[START Record list]
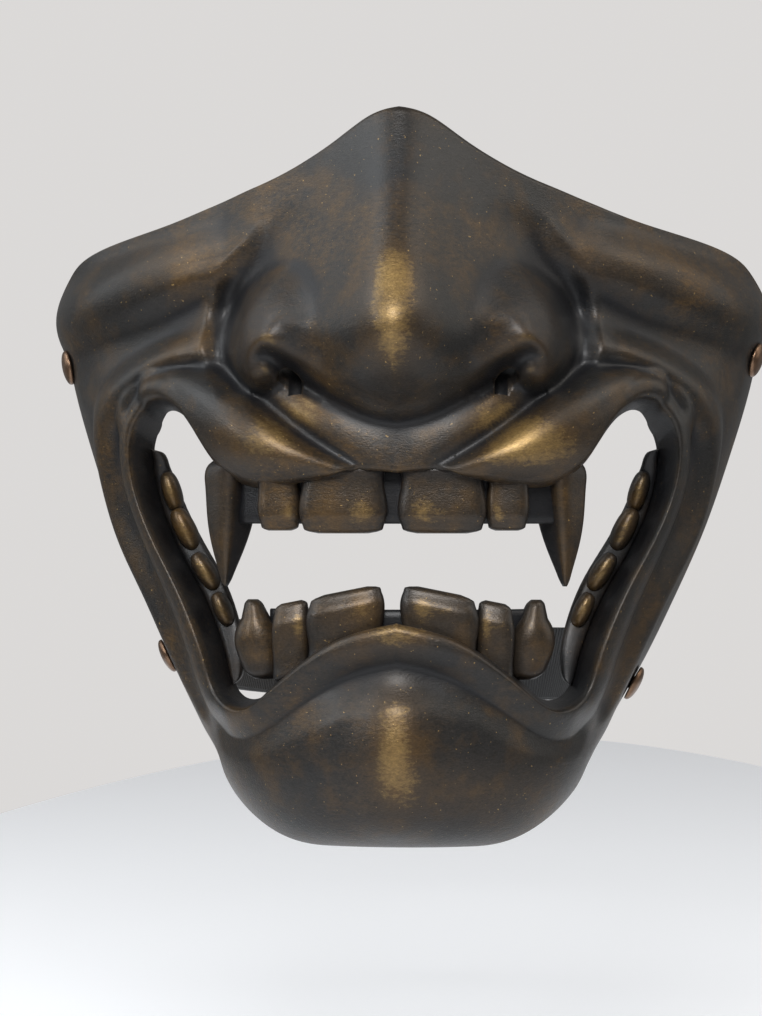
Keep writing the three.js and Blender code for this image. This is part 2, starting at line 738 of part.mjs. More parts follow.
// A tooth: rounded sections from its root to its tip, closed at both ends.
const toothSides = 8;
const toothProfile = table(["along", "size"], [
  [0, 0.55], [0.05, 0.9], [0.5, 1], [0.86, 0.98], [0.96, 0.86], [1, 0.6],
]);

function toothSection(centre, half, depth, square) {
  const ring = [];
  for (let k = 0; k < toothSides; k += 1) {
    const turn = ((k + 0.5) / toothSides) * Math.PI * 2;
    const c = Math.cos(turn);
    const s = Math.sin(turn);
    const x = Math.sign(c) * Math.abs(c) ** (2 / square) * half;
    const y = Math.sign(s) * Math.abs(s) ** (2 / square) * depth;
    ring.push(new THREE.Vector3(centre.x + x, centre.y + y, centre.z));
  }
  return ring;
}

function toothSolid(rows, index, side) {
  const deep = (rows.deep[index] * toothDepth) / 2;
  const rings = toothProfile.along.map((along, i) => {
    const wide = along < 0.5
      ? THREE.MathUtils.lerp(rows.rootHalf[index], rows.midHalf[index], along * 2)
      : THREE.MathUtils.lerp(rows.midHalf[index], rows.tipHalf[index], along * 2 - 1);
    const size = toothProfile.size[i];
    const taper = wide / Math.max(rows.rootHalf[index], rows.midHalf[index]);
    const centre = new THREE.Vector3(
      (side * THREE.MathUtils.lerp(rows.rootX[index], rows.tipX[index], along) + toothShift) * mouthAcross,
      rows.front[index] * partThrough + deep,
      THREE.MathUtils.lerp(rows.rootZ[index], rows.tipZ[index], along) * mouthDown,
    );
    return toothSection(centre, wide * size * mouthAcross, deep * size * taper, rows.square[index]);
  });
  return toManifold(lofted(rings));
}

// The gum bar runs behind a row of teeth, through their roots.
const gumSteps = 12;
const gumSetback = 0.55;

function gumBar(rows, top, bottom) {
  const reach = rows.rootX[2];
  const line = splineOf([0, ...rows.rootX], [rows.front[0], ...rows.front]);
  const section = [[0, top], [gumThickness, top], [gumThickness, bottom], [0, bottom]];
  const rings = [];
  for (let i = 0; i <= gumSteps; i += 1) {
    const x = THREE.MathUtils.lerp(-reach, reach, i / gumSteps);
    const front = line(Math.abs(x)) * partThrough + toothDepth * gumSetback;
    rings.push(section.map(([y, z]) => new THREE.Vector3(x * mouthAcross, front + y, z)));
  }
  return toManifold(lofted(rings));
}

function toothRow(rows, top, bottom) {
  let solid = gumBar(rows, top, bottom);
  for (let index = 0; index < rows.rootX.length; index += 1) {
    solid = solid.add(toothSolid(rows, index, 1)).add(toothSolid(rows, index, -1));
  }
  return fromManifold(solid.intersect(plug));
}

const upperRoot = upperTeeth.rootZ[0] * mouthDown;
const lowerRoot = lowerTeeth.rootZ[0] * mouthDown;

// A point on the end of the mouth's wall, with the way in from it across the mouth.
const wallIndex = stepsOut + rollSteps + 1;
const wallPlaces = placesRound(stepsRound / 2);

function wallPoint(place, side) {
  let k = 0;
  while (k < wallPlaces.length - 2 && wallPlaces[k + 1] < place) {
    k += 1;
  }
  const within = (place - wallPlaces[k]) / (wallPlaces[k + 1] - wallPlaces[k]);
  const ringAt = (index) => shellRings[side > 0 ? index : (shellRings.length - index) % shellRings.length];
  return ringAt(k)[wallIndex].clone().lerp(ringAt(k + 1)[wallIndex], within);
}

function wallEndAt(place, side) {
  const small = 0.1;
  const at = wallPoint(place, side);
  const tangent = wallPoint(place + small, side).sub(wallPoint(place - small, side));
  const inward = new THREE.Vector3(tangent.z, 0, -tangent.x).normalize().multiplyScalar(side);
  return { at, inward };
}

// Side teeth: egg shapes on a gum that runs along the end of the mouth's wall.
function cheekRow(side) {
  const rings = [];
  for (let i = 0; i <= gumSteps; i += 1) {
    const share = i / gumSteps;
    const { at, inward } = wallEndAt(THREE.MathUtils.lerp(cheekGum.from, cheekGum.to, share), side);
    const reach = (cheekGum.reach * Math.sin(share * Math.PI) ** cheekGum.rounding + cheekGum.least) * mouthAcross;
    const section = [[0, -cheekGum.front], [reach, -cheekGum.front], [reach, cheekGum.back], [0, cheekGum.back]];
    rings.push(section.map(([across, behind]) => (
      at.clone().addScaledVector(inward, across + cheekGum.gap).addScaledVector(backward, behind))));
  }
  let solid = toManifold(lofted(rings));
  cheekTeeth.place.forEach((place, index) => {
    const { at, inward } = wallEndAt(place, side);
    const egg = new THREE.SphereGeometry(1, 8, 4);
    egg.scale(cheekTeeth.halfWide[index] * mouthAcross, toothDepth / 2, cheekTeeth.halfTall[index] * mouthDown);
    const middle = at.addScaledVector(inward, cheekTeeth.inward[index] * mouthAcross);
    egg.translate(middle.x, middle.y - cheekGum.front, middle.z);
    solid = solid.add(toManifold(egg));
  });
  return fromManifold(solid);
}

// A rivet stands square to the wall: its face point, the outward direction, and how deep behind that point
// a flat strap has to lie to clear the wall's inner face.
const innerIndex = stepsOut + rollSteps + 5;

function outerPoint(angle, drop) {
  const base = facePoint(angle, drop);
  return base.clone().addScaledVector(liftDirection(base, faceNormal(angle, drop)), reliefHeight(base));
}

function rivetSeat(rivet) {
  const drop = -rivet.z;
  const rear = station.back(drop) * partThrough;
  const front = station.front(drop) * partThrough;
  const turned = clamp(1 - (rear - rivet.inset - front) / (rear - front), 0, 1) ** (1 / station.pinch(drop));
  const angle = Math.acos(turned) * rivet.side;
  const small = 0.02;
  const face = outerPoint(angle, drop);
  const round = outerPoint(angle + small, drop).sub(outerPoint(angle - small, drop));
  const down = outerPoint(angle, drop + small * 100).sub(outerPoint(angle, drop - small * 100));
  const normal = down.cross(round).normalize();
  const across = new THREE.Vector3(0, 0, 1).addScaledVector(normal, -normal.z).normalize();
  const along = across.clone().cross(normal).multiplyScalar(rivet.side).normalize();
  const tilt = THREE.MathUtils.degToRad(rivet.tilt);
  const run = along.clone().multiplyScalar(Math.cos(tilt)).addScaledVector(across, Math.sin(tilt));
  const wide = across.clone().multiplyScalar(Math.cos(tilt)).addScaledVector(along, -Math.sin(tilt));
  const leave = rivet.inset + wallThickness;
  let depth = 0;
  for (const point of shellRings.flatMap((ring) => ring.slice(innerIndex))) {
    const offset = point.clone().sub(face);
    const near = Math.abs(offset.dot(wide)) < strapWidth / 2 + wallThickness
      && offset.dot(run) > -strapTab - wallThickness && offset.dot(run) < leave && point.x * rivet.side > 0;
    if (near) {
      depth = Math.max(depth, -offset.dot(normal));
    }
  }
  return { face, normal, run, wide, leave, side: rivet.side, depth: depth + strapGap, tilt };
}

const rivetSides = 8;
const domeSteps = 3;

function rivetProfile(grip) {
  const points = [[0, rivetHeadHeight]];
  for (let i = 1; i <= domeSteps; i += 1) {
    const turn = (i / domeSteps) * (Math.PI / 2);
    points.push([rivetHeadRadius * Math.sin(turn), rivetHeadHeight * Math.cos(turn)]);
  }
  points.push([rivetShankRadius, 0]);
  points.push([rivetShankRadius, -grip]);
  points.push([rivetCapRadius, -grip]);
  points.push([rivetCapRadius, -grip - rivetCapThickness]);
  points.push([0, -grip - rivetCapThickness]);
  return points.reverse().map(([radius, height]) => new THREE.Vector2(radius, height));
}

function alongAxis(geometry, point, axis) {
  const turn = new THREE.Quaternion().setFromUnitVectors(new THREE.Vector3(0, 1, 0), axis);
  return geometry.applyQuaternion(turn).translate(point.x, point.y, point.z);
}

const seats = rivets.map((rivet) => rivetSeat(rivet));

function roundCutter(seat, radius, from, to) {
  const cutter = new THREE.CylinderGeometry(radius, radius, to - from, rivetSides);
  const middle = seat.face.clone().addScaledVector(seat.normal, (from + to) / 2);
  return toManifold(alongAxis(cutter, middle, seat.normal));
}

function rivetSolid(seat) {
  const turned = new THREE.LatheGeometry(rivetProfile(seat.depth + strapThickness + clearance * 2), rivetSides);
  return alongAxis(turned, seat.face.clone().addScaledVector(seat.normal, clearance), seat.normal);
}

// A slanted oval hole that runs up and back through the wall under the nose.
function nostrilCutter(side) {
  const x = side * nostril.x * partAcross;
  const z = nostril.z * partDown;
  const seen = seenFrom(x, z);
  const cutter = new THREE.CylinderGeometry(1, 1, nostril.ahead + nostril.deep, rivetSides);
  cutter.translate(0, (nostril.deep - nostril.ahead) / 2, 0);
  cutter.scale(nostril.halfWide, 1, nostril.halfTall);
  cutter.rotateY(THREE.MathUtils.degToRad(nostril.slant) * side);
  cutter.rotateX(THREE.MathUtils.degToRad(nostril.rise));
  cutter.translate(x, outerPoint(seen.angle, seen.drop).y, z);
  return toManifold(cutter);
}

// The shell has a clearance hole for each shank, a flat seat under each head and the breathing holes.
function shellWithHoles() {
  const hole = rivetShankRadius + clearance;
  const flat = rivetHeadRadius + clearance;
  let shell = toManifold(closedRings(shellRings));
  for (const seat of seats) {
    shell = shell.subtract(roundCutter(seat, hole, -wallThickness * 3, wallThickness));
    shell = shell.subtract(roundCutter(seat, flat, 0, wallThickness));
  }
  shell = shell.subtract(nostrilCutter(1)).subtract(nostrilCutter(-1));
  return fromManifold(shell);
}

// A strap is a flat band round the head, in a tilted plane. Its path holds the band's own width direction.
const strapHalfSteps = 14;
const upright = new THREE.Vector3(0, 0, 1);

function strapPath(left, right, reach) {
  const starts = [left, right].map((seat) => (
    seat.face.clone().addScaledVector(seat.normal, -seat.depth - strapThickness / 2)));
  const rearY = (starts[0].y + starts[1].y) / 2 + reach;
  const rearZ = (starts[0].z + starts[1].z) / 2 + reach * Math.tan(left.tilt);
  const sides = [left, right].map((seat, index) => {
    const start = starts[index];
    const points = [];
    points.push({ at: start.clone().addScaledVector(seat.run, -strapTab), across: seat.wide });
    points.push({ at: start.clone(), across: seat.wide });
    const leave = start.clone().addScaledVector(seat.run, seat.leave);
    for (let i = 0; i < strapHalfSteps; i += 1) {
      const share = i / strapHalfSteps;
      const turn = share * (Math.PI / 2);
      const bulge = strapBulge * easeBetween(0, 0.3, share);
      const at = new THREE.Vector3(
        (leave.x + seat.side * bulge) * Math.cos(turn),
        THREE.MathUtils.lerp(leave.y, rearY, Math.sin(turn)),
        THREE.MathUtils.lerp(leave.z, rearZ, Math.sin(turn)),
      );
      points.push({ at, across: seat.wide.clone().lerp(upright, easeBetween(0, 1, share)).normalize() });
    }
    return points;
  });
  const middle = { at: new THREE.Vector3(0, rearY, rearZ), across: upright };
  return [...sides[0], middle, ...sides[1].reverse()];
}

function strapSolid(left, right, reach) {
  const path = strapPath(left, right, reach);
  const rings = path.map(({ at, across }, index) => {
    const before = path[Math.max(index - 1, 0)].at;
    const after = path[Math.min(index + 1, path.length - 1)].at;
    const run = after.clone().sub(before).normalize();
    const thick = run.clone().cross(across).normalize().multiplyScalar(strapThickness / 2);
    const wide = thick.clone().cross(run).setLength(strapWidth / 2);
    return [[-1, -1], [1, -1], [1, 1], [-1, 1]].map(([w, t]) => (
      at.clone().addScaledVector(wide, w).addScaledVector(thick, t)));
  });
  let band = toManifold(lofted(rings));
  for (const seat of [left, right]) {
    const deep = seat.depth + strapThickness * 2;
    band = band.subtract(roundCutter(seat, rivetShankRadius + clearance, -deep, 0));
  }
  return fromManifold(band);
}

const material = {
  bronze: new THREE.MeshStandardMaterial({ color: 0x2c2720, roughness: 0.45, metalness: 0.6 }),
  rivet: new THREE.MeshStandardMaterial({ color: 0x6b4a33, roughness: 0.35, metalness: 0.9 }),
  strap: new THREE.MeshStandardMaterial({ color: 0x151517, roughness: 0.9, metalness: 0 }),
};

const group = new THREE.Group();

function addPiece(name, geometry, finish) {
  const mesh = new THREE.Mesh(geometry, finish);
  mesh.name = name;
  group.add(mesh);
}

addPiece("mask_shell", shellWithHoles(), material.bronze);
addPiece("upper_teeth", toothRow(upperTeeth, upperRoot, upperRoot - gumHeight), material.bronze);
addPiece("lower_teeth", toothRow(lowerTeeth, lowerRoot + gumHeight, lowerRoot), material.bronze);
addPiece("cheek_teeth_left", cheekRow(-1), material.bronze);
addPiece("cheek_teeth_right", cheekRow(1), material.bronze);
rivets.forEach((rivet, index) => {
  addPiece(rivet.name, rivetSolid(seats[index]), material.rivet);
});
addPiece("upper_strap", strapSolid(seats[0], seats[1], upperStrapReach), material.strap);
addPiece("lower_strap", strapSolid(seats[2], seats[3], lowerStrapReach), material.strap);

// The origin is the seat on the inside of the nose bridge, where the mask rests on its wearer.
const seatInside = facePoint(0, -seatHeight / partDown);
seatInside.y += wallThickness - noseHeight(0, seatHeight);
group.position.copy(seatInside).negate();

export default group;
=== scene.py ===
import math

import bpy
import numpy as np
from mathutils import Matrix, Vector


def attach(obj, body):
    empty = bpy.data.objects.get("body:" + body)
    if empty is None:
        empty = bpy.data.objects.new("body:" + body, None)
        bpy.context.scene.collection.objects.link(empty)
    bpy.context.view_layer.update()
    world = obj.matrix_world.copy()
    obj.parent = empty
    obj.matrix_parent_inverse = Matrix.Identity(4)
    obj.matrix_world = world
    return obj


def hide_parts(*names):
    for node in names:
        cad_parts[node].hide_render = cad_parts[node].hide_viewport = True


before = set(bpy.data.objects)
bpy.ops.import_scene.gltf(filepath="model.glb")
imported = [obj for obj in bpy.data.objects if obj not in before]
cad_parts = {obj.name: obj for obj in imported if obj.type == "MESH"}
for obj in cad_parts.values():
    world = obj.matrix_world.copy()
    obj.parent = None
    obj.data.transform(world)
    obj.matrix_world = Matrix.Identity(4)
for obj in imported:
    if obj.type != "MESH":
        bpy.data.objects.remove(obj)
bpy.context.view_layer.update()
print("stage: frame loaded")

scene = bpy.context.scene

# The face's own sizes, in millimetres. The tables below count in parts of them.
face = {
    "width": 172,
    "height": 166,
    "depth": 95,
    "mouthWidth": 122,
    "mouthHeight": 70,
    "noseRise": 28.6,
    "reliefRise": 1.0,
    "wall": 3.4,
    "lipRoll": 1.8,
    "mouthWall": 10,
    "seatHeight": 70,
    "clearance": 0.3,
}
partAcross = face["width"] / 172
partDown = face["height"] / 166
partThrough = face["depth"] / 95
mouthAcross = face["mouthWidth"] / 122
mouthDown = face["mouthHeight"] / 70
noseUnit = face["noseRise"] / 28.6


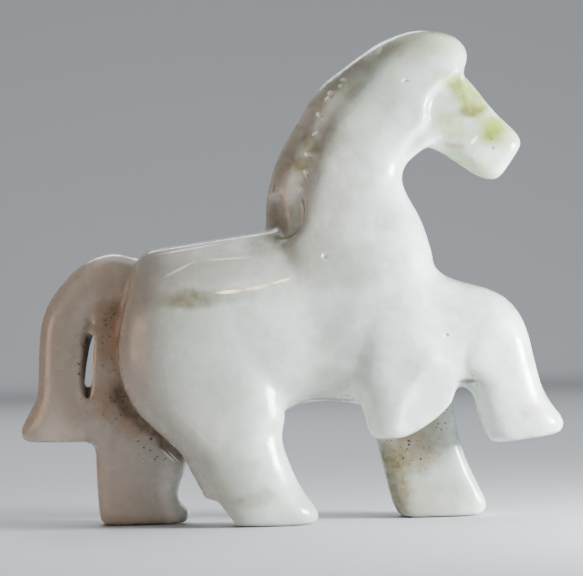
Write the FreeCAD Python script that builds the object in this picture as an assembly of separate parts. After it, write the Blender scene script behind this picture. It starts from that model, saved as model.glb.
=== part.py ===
[END Record list]
▸ Exercise brief: In the records above, find each line holding "Identity" and copy it.

▸ Solution:
    obj.matrix_parent_inverse = Matrix.Identity(4)
    obj.matrix_world = Matrix.Identity(4)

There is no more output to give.